3. Prepare a fire in smoker, using wood that’s been soaked in water for a minimum of half an hour. Set temperature to 200ºF (100ºC) until wood starts to smoke. Turn temperature dial off and place a deep hotel pan of ice near the bottom rack of the smoker. Then set temperature to 100ºF (40ºC).
4. Place mangoes on rack in the smoker and close the lid or door. For a light smoke flavor, smoke for 30 minutes; medium smoke, 45 minutes; heavy smoke, 60 plus minutes.
For the Mango Pound Cake
Yield: 1 half sheet pan, approximately 20 servings
400 grams coconut oil, room temperature
320 grams granulated sugar
2 grams fine grain salt
10 grams vanilla extract
200 grams whole egg, room temperature
375 grams all-purpose flour
7 grams baking soda
5 grams baking powder
200 grams coconut milk
400 grams pureed ripe mango, room temperature
Method
1. In the bowl of a 5 quart stand mixer, paddle coconut oil, granulated sugar, fine grain salt, and vanilla extract on medium speed until smooth and creamy, approximately 5 minutes.
2. Add eggs in four increments, padding for 30 seconds after each addition. After adding the final egg, scrape the bowl and paddle on medium for 2 minutes.
3. Sift together flour, soda, and powder.
4. Blend together coconut milk and mango puree.
5. Fold the dry ingredients into the coconut oil mixture alternately with the mango- coconut milk mixture in three additions, ending with the dry ingredients and scraping well in between.
6. Deposit batter into a spray, lined, and sprayed half sheet pan. Level with an offset spatula as needed.
7. Bake at 350° F (non-convection) for 15 minutes, rotate pans, and continue baking until “comes out clean,” approximately 15 additional minutes.
8. Allow to cool to room temperature. Wrap and chill overnight.
9. Trim as needed and slice cake into 5.5”x1.5” planks.
10. Wrap and hold for service.
For the Brown Butter Rum Caramel
510 grams granulated sugar
114 grams glucose syrup
170 grams water
340 grams heavy cream
170 grams brown butter
1 gram fine grain salt
1 vanilla bean, split and scraped
170 grams dark rum
Method
1. Combine sugar, glucose syrup, and water in a 3 quart, heavy bottom pot.
2. Cook over high heat to a dark caramel, approximately 350°F.
3. Turn off heat and carefully add cream, brown butter, salt, vanilla bean pods, and seeds.
4. Return to a boil, stirring until smooth.

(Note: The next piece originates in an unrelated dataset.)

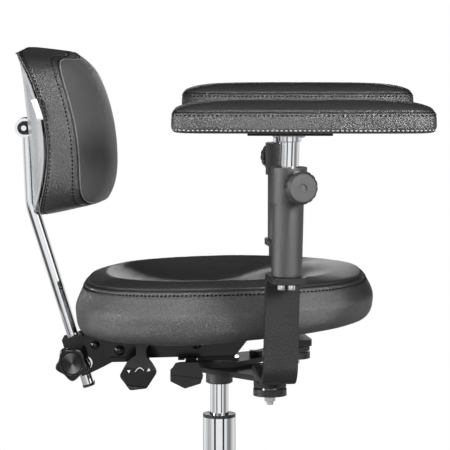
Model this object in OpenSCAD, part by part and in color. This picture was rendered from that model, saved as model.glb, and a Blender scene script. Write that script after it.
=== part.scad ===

5. Strain and chill in a stainless container set in an ice bath.
6. Allow to cool to 100°F and stir in rum. Continue to cool on ice bath to 40°F.
7. Refrigerate until needed.
For the Coconut Whipped Crémeux
500 grams heavy cream
112 grams granulated sugar
112 g shredded desiccated coconut
2 sheets of silver gelatin sheets, bloomed in ice water
Method
1. Heat heavy cream, granulated sugar, and coconut to a simmer in a pot.
2. Stir in bloomed gelatin to dissolve.
3. Set mixture aside to steep for at least 1 hour at room temp.
4. Strain though as fine mesh chinois and refrigerate overnight.
5. In a stand mixture fitted with the whip attachment, whip coconut cream to stiff peaks. Transfer to a pastry bag.